The Night of Broken Glass: Eyewitness Accounts of Kristallnacht
Editor: Uta Gerhardt
Editor: Thomas Karlauf
November 9, 1938 is widely seen as a violent turning point in Nazi Germany’s assault on the Jews. Jews lost their lives in the antisemitic pogrom, and more than 30,000 were imprisoned or sent to concentration camps, where many were brutally mistreated. Thousands more fled their homelands in Germany and Austria, shocked by what they had seen, heard, and experienced. What they took with them was not only the pain of saying farewell but also the memory of terrible scenes: attacks by mobs of drunken Nazis, public humiliations, burning synagogues, and inhuman conditions in overcrowded prison cells and concentration camp barracks. The reactions of neighbors and passersby to these barbarities ranged from sympathy and aid to scorn, mockery, and abuse.

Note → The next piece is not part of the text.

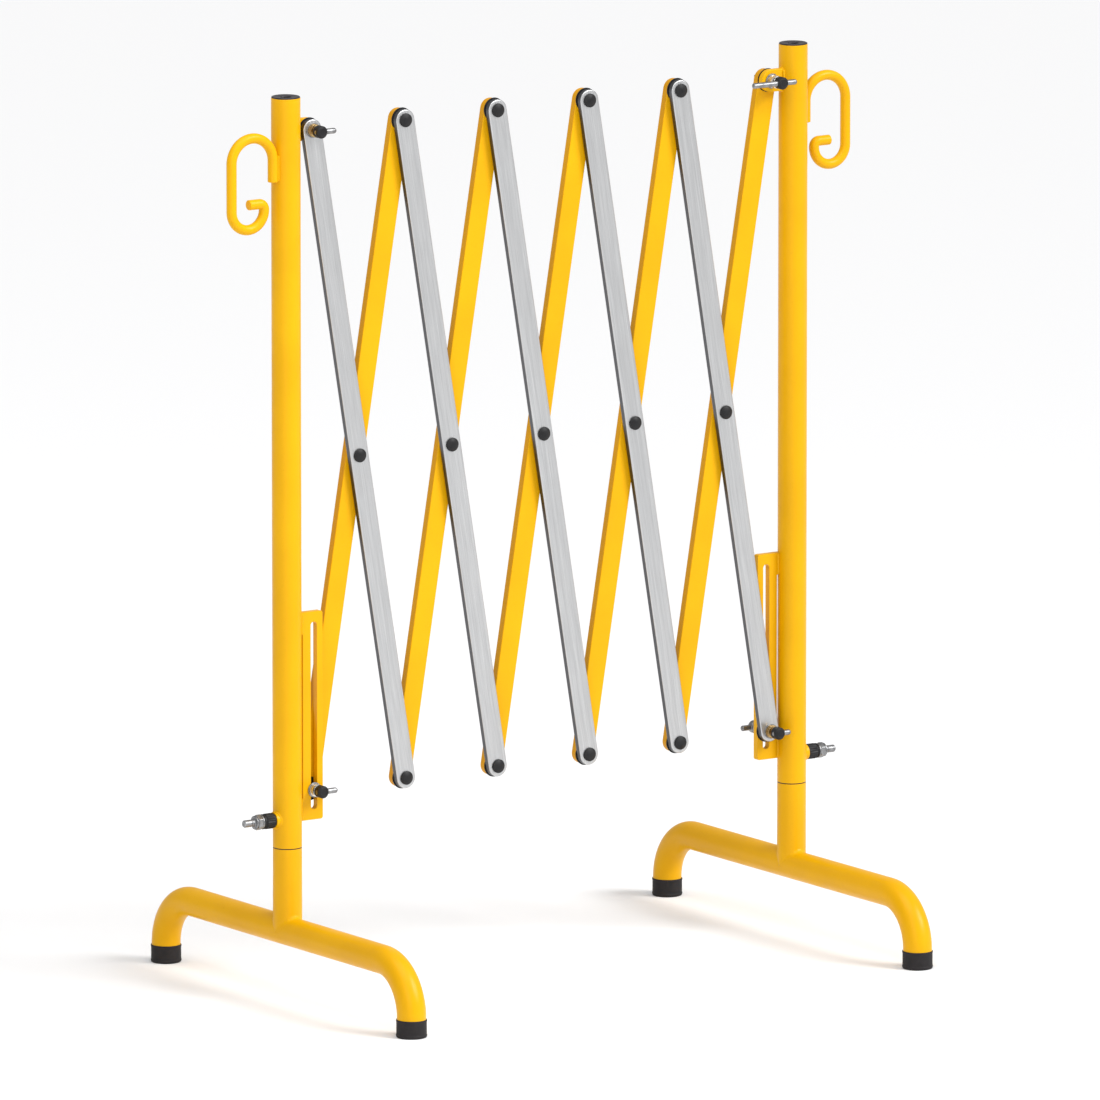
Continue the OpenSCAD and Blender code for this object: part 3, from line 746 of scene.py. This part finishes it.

In 1939 Harvard sociologist Edward Hartshorne gathered eyewitness accounts of Kristallnacht from hundreds of Jews who had fled. But Hartshorne joined the Secret Service shortly afterward, and the accounts he gathered were forgotten—until now. These eyewitness testimonies—published here for the first time with a foreword by Saul Friedländer, the Pulitzer Prize-winning historian and Holocaust survivor—paint a harrowing picture of everyday violence in one of Europe’s darkest moments.